Finland won’t be a pushover by any stretch of the imagination.  The Finns return six players from a disappointing sixth-place finish a year ago in Buffalo, although that result is a little misleading. The Finns were just four minutes away from eliminating Russia in the quarter-finals before allowing two goals to tie the game and one more in overtime to end their gold medal hopes. Finland will be young on the blueline, led by 2012 NHL draft prospect Olli Määttä, but the intrigue will come from the forward group, which has the talent to put the puck in the net and keep up with any team in the tournament.

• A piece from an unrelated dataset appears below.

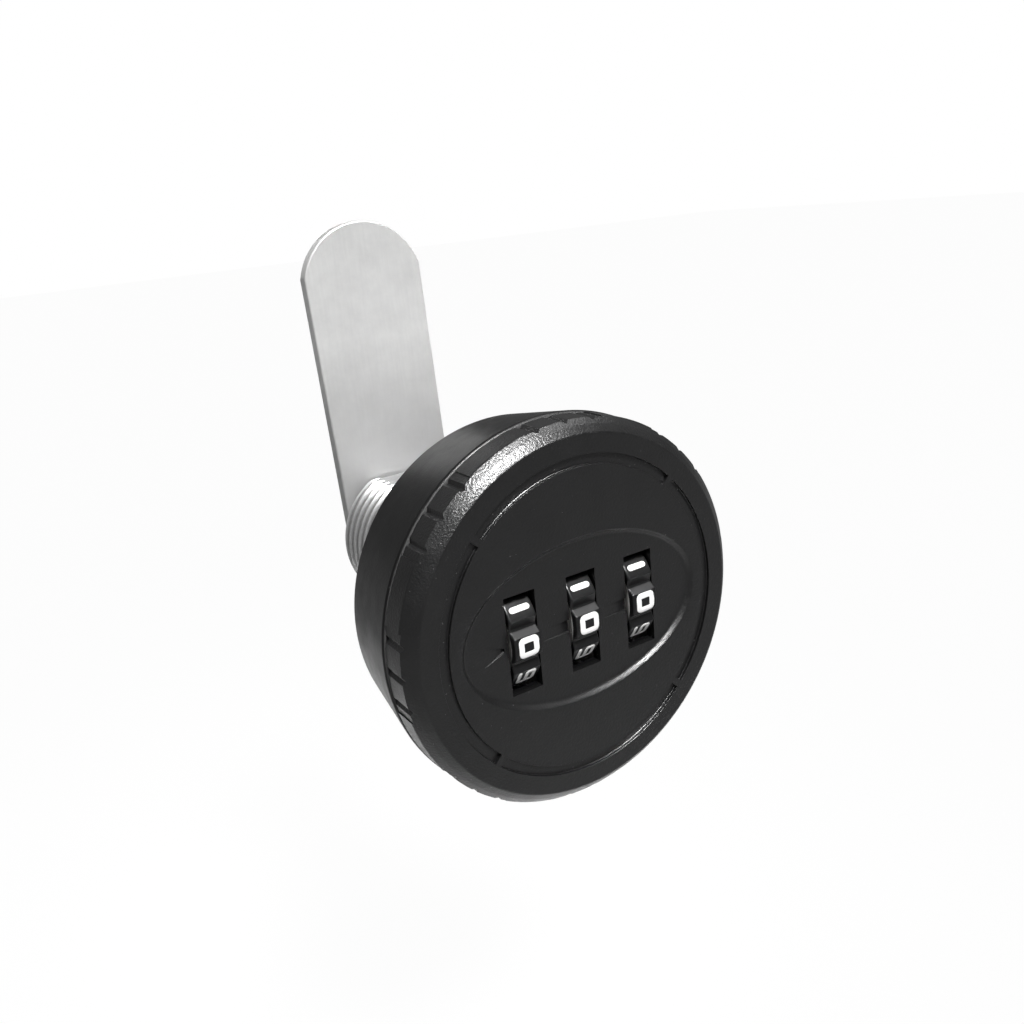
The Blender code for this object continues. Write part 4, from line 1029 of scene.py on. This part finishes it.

Ryan Murray – The 18-year-old defenceman enters his first World Juniors with as much international experience as anyone on the Canadian roster; Murray played at the World Under-17 Hockey Challenge and three times with Canada’s National Men’s Under-18 Team, and was a captain at the U17 and U18 levels. An anchor of Canada’s blueline corps, which does not return a single player from 2011, Murray is a very intelligent player who doesn’t make a lot of mistakes with the puck and loves to chip in offensively.


Mikael Granlund – Minnesota’s first-round pick (9th overall) at the 2010 NHL draft might be the best player outside of the NHL; a magical playmaker with tremendous vision, his highlight reel lacrosse-style goal at last year’s IIHF World Championship was so good it was put on a stamp in Finland. Granlund finished with nine points as an 18-year-old at the Worlds, helping Finland to the gold medal.